I remember way back when I was writing about collecting wines. I met one of America’s supreme collectors, a southern Californian with maybe 100,000 rare old bottles. He had a vacation condo in Hawaii. He told me he visited his island home and took out an old Bordeaux from his cellar there. There was something off; he could tell. Upon inquiry, he discovered that the condo’s electricity had been briefly interrupted, for just a couple of hours, but enough, he claimed, to derange his wines. At the time, I thought he must have a freakishly acute palate. But now, 20-plus years later, I can see that you can taste when a good wine is off, even if by just a tiny bit. Even the best bottle can’t withstand torture by uncontrolled temperature.

So I’m going to have to find an alternative to my cousin’s basement. I don’t know what it will be, but the process begins today.

  1. Heisenbergian…nicely done, with a quick nod to another Berger -ian. Didn’t Lightstruck have a bit pop hit in the 60’s?

  2. Steve, not only do cellar conditions matter, but retail conditions are extremely important, too. All too often, older vintages sit on retailer shelves in poor conditions. Sadly, many consumers are unaware of the problems this can create and conclude that they do not like a wine without having the knowledge that it is indeed an “off” bottle. Good luck finding better storage conditions!

  3. What may be more important than the absolute temperature is the swing in temperature and its regularity. Air constantly being sucked in and out of the bottle from thermal flux could be the culprit. If the temp swings by 10 degrees regularly, then it doesn’t matter if it averages 50 or 60 or 70 degrees.

    But we also can’t rule out a bad cork. Corks are highly variable in their oxygen ingress rate. Great wine and good storage conditions with a poor cork could be the problem. There are more samples to be taken before drawing a definite conclusion.
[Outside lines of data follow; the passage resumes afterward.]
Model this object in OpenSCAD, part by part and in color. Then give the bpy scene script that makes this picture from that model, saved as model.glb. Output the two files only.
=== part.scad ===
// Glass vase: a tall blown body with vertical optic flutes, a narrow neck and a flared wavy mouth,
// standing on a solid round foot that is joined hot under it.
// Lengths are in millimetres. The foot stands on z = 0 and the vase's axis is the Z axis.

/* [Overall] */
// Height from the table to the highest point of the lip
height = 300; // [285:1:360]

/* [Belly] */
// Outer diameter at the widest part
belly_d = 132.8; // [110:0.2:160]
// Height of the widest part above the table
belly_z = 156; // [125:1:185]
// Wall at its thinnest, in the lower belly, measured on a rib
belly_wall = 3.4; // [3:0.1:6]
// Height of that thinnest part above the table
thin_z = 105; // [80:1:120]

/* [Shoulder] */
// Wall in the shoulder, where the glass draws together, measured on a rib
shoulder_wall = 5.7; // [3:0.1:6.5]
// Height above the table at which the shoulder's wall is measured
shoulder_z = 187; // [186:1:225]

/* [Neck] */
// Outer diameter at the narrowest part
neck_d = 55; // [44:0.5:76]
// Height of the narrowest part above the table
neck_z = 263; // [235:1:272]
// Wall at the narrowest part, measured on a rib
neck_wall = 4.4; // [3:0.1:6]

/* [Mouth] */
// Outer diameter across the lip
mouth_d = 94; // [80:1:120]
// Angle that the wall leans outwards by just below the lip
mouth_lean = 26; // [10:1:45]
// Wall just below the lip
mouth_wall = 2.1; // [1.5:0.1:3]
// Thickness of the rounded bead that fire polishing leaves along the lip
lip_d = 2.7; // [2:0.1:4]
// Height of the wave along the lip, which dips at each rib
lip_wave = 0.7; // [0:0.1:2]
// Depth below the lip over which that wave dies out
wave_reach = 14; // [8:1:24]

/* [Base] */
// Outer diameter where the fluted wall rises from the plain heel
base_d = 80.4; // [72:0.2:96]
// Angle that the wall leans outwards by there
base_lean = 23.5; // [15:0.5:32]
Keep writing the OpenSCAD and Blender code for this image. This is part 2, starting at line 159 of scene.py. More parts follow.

  4. Also, ex-cellar vs. ex-distributor is still an additional ‘failure mode’ possible in the chain of provenance.

  5. Steve–

    No argument with your central thesis. My red wine cellar is kept at 54 and wines coming out from it seem to overperform against expectations.

    But, the wine you had was too young to have been badly harmed by a 65 degree storage situation assuming that the winter temps do not get to 45 or something ridiculous like that. I am guessing that they do not.

    On the other hand, I wonder if there are upper swings at work here. Temps that wander into the 70s and drop below 60 would “work” the cork and thus lead to some oxidation. But Greg is right. A ten degree swing will usually not be harmful.

    Try another bottle.

  6. We find in our wine caves that when you get in far enough into the hill that temps do not fluctuate that the temperature is equal to the year round average temperature. This is about 59 degrees up here in Saint Helena. But a basement is not deep enough for the walls to hold an even temperature and with the warmer temperature of the house above, I wouldn’t be surprised if the cellar temperature reached 70 degrees or more during the summer. It could easily drop to 50 in the winter.

    I was faced once with having to protect a lot of wine in a basement while I awaited a move to better storage. I bought a lot of 4 by 8 by 4 inch thick polyurethane insulation boards, stacked up the wine cases, including a couple barrels of cab, and built a box around the pile with the insultation boards, held together by screws and duct tape. I made a small access door sealed with tape for topping the barrels. Then I cut a hole and mounted a small airconditioner, sealed around it, set it full go “on/recirulate” with one of those accurate thermistor/electical plug controls and it held the wine at 60F for about a year. Of course, cases piled up I had limited access to the wine. But with a bit more effort and some wooden framing and shelving it could have been a nice wine closet.

  7. If you need and excuse or help opening another bottle, let me know….:-)

  8. Morton–

    My first wine cellar was the bottom of the closet in my wife’s sewing room. I was newish to collecting, had about 25 cases and growing, and created a far less techy box than you, but one you would recongize.

    I lined the bottom of the closet with styrofoam sheets held together with duct tape. The cooling was provided by milk cartons filled with water that would be taken out of the freezer in the morning and put back in before we went to bed. It worked pretty well for a while but, of course, my bad habit caused it to be filled up, and my wife wanted her sewing room back. That was when I built my first real “cellar”–essentially a restaurant storage box complete with condensor and thermostat set at 55 degrees.

    Later on, I built a second cellar for my red–based on advice from Barney Rhodes whose red wine cellar was kept at 50 or something like that to retard the changes in the wines. Barney once gave me a Heitz 62 Pinot sourced from Hanzell’s site. It had been stored in his cellar for about 15 year and then in my red wine cellar at 52 for another fifteen or twenty. When opened at age forty, it was bright, clean and alive.

    Cool temperatures do retard the aging process. I am less certain that they make a quantum difference in peak quality short of comparing them to wines in warm to hot conditions.

  9. There’s also the issue of temperature fluctuations (primarily heat) during any phase of transit and/or storage, which cause far more damage to wine than is generally understood. While only the most egregious instances result in visible damage (corks pushing), significant damage occurs inside the bottle before visible signs appear. Our research has shown that temperatures in excess of 30 degrees Celsius (86 Fahrenheit) for more than 18 hours permanently degrade the wine in terms of flavor, aroma, color, and longevity. 30 degrees Celsius appears to be the “danger threshold” for wine. Between 30 degrees, when the damage begins, and 40 degrees Celsius (106 Fahrenheit), when the cork pushes, there is no indication of damage until you drink the wine, which may be years later.